DESCRIPTION OF THE TASK
All of the entries need to be written out again, exactly as they are.

* * * * * * *

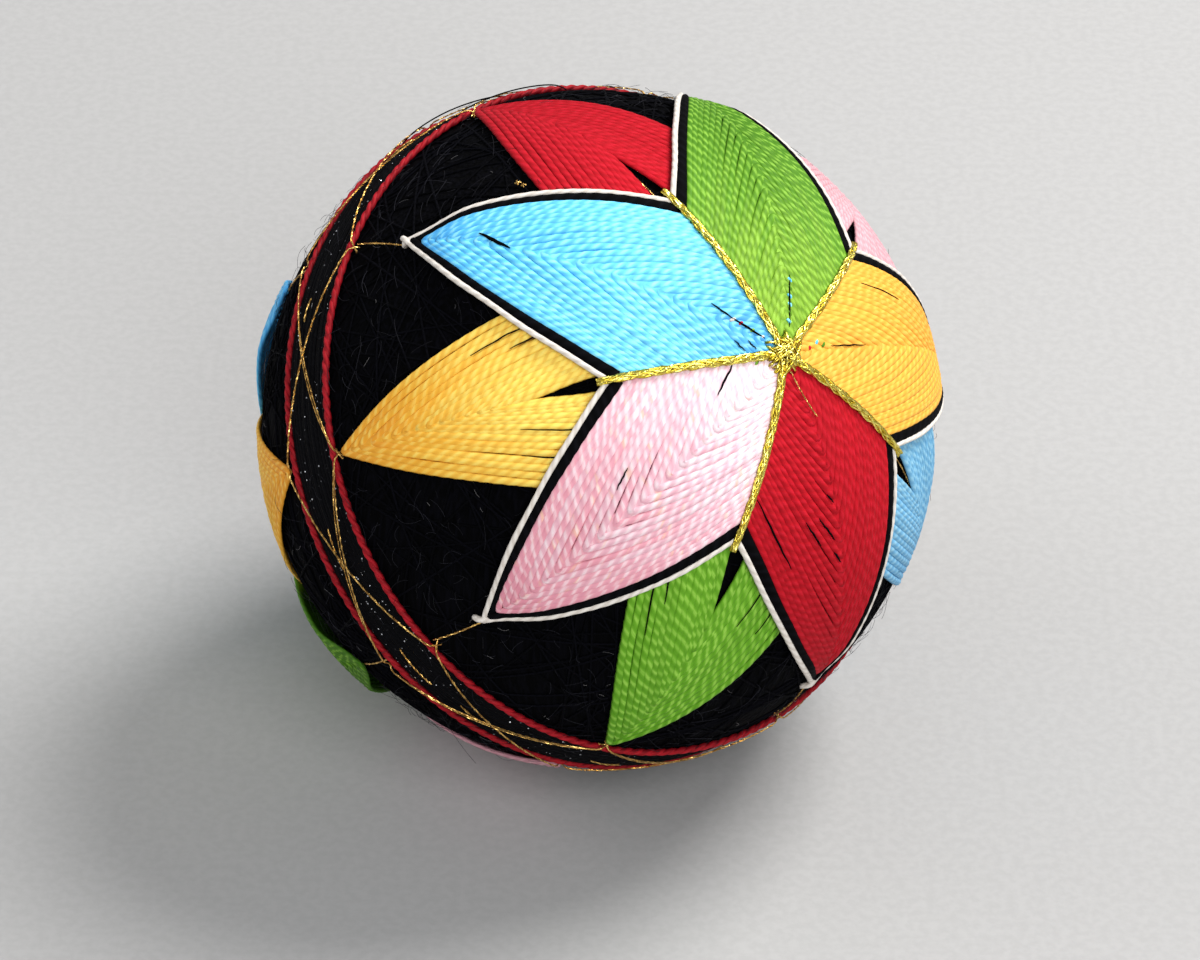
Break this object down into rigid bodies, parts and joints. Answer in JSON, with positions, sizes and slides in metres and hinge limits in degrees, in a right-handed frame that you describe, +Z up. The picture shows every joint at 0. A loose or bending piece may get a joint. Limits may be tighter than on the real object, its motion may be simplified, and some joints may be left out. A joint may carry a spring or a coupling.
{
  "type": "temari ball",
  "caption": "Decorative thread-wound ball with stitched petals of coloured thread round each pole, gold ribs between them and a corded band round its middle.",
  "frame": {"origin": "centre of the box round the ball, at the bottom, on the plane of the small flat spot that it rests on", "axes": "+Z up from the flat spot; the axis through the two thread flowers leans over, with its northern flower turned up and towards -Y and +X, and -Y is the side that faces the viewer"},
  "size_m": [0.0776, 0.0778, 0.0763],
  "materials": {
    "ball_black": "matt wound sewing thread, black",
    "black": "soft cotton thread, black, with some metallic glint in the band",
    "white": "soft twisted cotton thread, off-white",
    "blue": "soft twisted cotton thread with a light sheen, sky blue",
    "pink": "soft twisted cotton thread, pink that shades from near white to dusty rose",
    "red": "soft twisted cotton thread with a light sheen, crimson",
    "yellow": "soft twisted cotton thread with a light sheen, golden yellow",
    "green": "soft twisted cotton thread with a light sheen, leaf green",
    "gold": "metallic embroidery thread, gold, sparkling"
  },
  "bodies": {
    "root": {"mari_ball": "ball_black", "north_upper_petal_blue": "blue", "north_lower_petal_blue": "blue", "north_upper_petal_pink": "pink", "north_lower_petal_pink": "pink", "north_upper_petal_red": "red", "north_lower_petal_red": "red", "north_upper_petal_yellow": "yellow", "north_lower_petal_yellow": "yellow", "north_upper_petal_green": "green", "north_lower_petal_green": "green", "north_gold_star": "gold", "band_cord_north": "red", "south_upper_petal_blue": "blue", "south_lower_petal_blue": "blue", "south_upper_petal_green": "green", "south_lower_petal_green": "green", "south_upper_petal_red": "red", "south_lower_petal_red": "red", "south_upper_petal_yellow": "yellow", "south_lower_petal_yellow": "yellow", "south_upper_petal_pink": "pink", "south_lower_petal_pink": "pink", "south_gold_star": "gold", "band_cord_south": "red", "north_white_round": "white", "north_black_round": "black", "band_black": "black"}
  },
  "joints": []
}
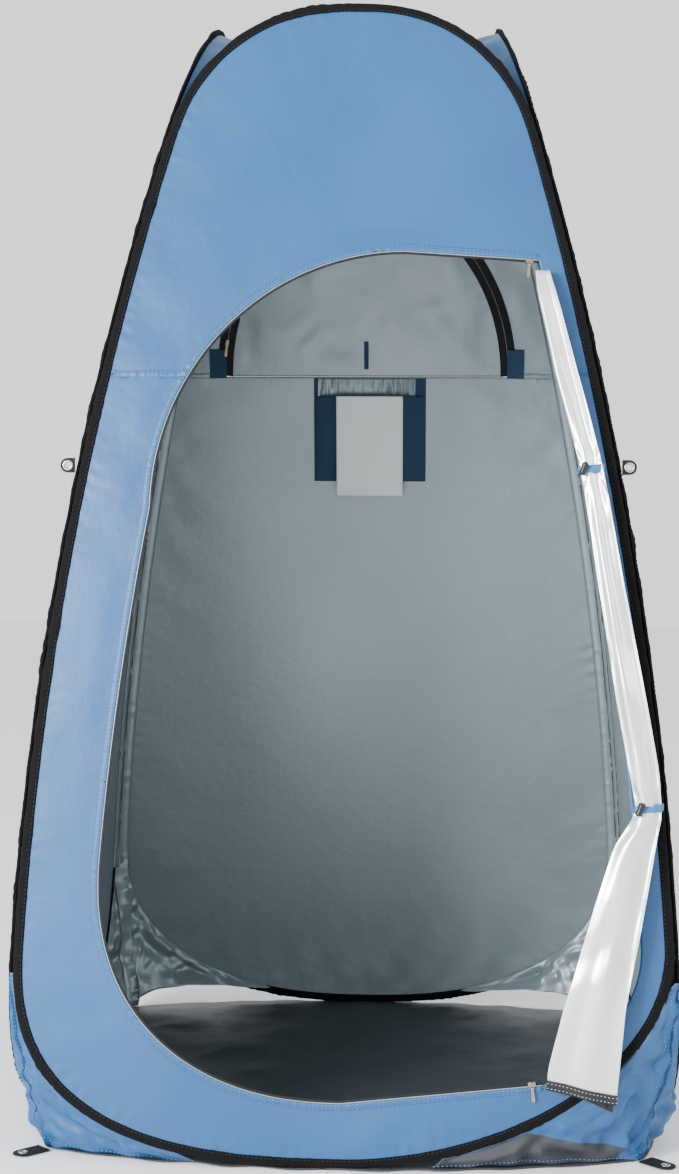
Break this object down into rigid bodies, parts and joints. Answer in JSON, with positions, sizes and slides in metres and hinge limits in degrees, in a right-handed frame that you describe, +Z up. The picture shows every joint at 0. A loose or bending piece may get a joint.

* * * * * * *

ANSWER TO THE EXERCISE
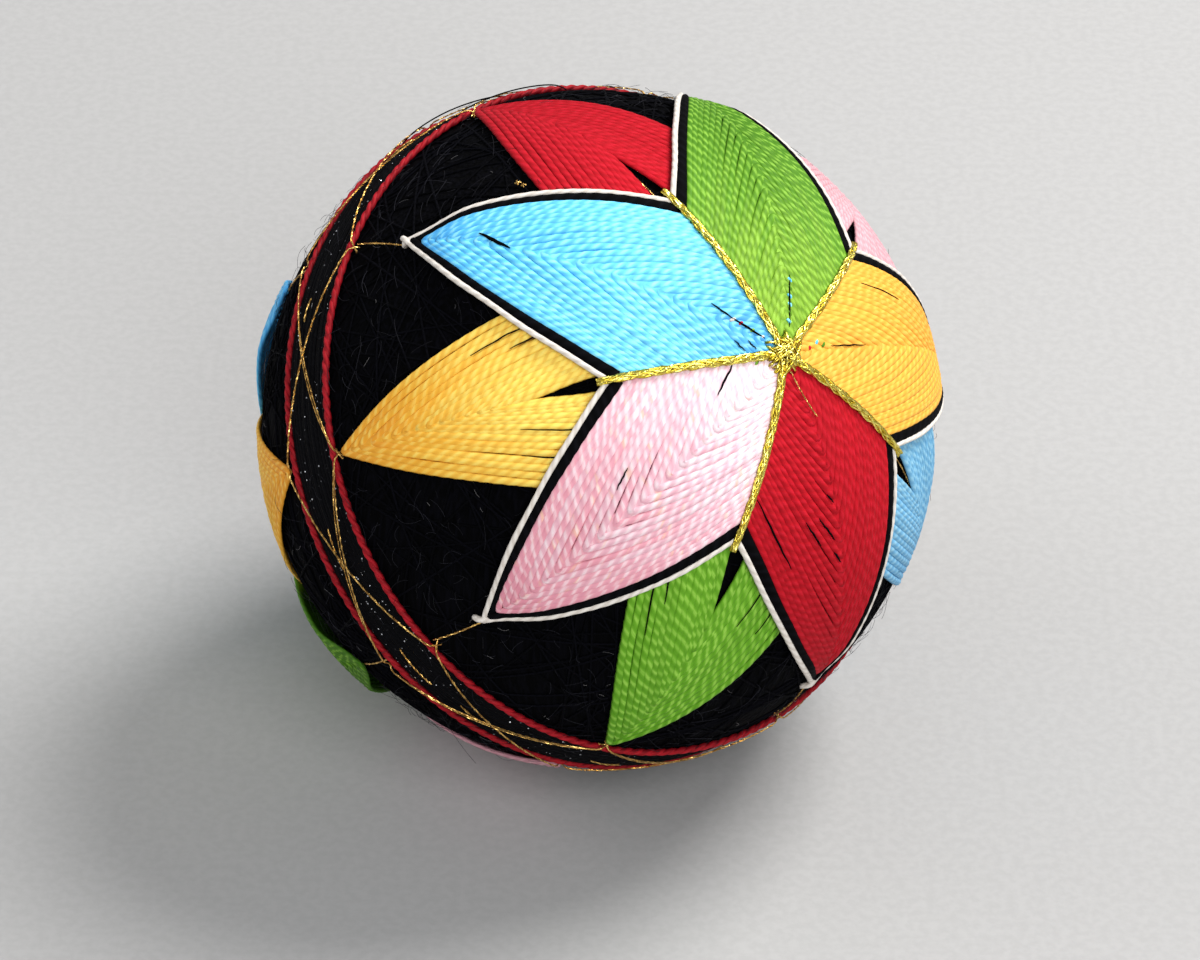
Break this object down into rigid bodies, parts and joints. Answer in JSON, with positions, sizes and slides in metres and hinge limits in degrees, in a right-handed frame that you describe, +Z up. The picture shows every joint at 0. A loose or bending piece may get a joint. Limits may be tighter than on the real object, its motion may be simplified, and some joints may be left out. A joint may carry a spring or a coupling.
{
  "type": "temari ball",
  "caption": "Decorative thread-wound ball with stitched petals of coloured thread round each pole, gold ribs between them and a corded band round its middle.",
  "frame": {"origin": "centre of the box round the ball, at the bottom, on the plane of the small flat spot that it rests on", "axes": "+Z up from the flat spot; the axis through the two thread flowers leans over, with its northern flower turned up and towards -Y and +X, and -Y is the side that faces the viewer"},
  "size_m": [0.0776, 0.0778, 0.0763],
  "materials": {
    "ball_black": "matt wound sewing thread, black",
    "black": "soft cotton thread, black, with some metallic glint in the band",
    "white": "soft twisted cotton thread, off-white",
    "blue": "soft twisted cotton thread with a light sheen, sky blue",
    "pink": "soft twisted cotton thread, pink that shades from near white to dusty rose",
    "red": "soft twisted cotton thread with a light sheen, crimson",
    "yellow": "soft twisted cotton thread with a light sheen, golden yellow",
    "green": "soft twisted cotton thread with a light sheen, leaf green",
    "gold": "metallic embroidery thread, gold, sparkling"
  },
  "bodies": {
    "root": {"mari_ball": "ball_black", "north_upper_petal_blue": "blue", "north_lower_petal_blue": "blue", "north_upper_petal_pink": "pink", "north_lower_petal_pink": "pink", "north_upper_petal_red": "red", "north_lower_petal_red": "red", "north_upper_petal_yellow": "yellow", "north_lower_petal_yellow": "yellow", "north_upper_petal_green": "green", "north_lower_petal_green": "green", "north_gold_star": "gold", "band_cord_north": "red", "south_upper_petal_blue": "blue", "south_lower_petal_blue": "blue", "south_upper_petal_green": "green", "south_lower_petal_green": "green", "south_upper_petal_red": "red", "south_lower_petal_red": "red", "south_upper_petal_yellow": "yellow", "south_lower_petal_yellow": "yellow", "south_upper_petal_pink": "pink", "south_lower_petal_pink": "pink", "south_gold_star": "gold", "band_cord_south": "red", "north_white_round": "white", "north_black_round": "black", "band_black": "black"}
  },
  "joints": []
}
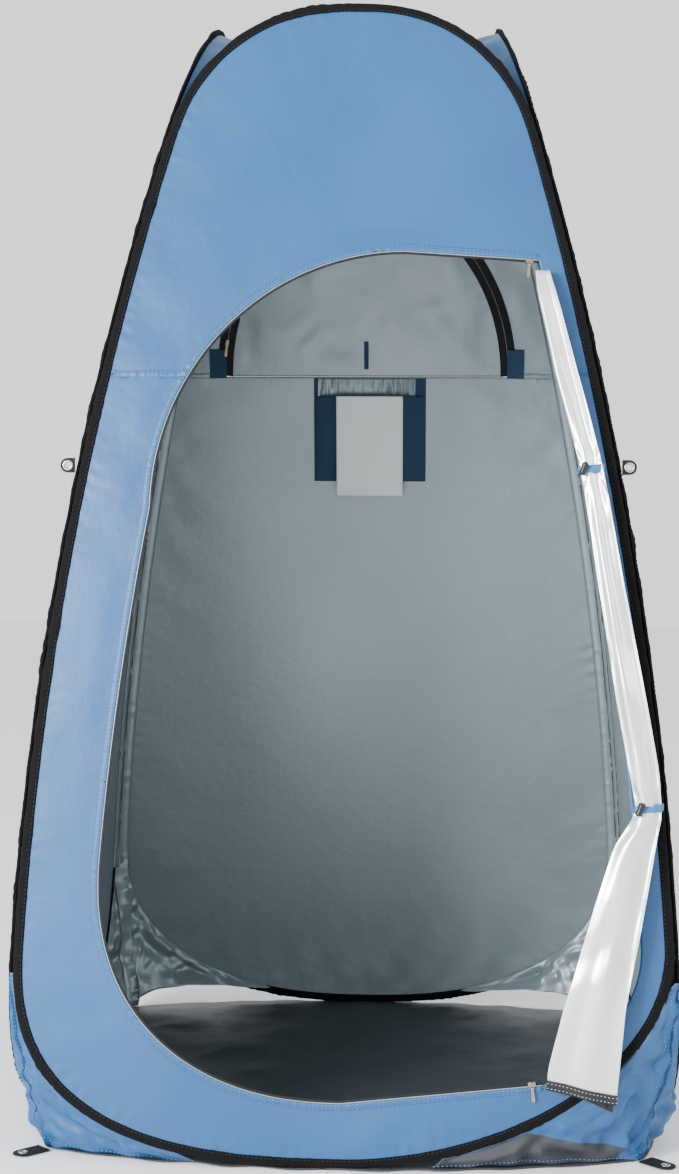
Break this object down into rigid bodies, parts and joints. Answer in JSON, with positions, sizes and slides in metres and hinge limits in degrees, in a right-handed frame that you describe, +Z up. The picture shows every joint at 0. A loose or bending piece may get a joint.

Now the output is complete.